Please write out the material below exactly as given.
•••
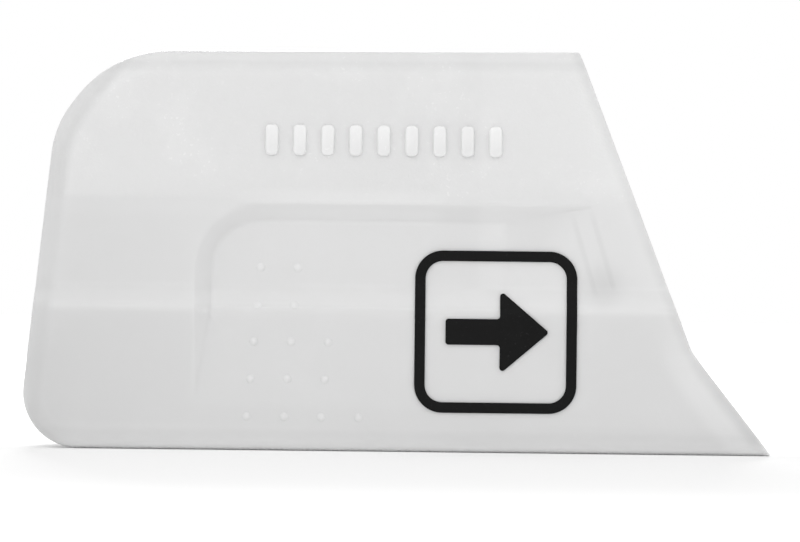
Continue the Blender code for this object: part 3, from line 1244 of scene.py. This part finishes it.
def rim_masks(tree, x, z):
    """Masks of painted shade over the wide rim, of painted light and shade along the closed edges, and
    of painted light at the foot, over the shade where the cap stands on the floor.
    """
    s = shell_sizes()
    foot, _, _, top, high_top, high_end = side_corners()
    closed = line_distance(tree, x, z, high_end, foot)
    corner = line_distance(tree, x, z, high_top, high_end)
    above = line_distance(tree, x, z, top, high_top)
    behind = maths(tree, "SMOOTH_MIN", closed, corner, HIGH_CORNER_BLEND)
    edge = maths(tree, "SMOOTH_MIN", behind, above, HIGH_CORNER_BLEND)
    rim = ease_out(tree, behind, *RIM_SHADE)
    low_rim = ease(tree, z, s.rim_wall + 2 * RIM_BLUR, s.rim_wall)
    low_end = ease_out(tree, closed, *LOW_END_SHADE)
    over_crease = ease(tree, z, s.crease - RIM_BLUR, s.crease + 3 * RIM_BLUR)
    closed_end = ease(tree, closed, END_SHADE_REACH, 0)
    return {
        "rim": rim,
        "top_rim": without(tree, band(tree, above, *TOP_SHADE), rim),
        "low_rim": low_rim,
        "low_rim_left": times(tree, low_rim, ease_out(tree, x, *FOOT_SLOPE)),
        "closed_end": without(tree, closed_end, without(tree, over_crease, rim)),
        "low_end": times(tree, low_end, ease_out(tree, z, *LOW_END_HEIGHTS)),
        "edge": ease(tree, edge, EDGE_GLOW_REACH, 0),
        "high_corner": ease(tree, corner, CORNER_GLOW_REACH, 0),
        "foot": ease(tree, z, FOOT_GLOW_REACH, 0),
        "contact": ease(tree, z, CONTACT_GLOW_REACH, 0),
    }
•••
> EXPECTED ANSWER
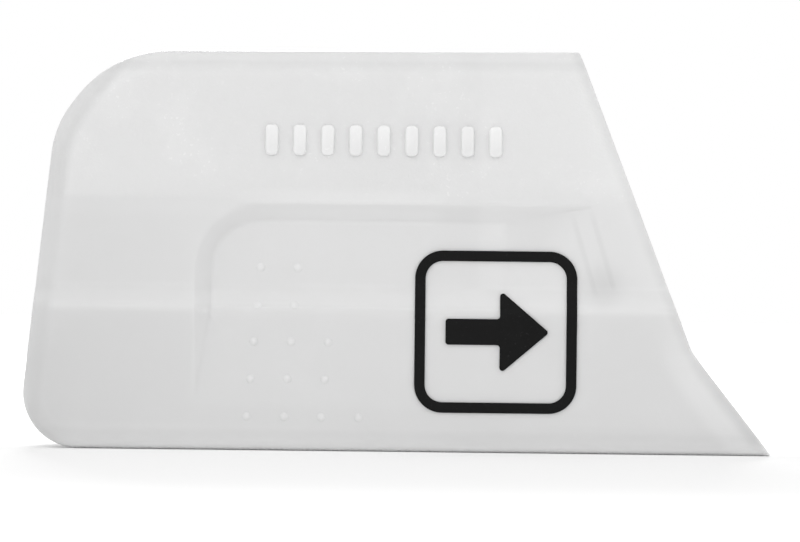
Continue the Blender code for this object: part 3, from line 1244 of scene.py. This part finishes it.
def rim_masks(tree, x, z):
    """Masks of painted shade over the wide rim, of painted light and shade along the closed edges, and
    of painted light at the foot, over the shade where the cap stands on the floor.
    """
    s = shell_sizes()
    foot, _, _, top, high_top, high_end = side_corners()
    closed = line_distance(tree, x, z, high_end, foot)
    corner = line_distance(tree, x, z, high_top, high_end)
    above = line_distance(tree, x, z, top, high_top)
    behind = maths(tree, "SMOOTH_MIN", closed, corner, HIGH_CORNER_BLEND)
    edge = maths(tree, "SMOOTH_MIN", behind, above, HIGH_CORNER_BLEND)
    rim = ease_out(tree, behind, *RIM_SHADE)
    low_rim = ease(tree, z, s.rim_wall + 2 * RIM_BLUR, s.rim_wall)
    low_end = ease_out(tree, closed, *LOW_END_SHADE)
    over_crease = ease(tree, z, s.crease - RIM_BLUR, s.crease + 3 * RIM_BLUR)
    closed_end = ease(tree, closed, END_SHADE_REACH, 0)
    return {
        "rim": rim,
        "top_rim": without(tree, band(tree, above, *TOP_SHADE), rim),
        "low_rim": low_rim,
        "low_rim_left": times(tree, low_rim, ease_out(tree, x, *FOOT_SLOPE)),
        "closed_end": without(tree, closed_end, without(tree, over_crease, rim)),
        "low_end": times(tree, low_end, ease_out(tree, z, *LOW_END_HEIGHTS)),
        "edge": ease(tree, edge, EDGE_GLOW_REACH, 0),
        "high_corner": ease(tree, corner, CORNER_GLOW_REACH, 0),
        "foot": ease(tree, z, FOOT_GLOW_REACH, 0),
        "contact": ease(tree, z, CONTACT_GLOW_REACH, 0),
    }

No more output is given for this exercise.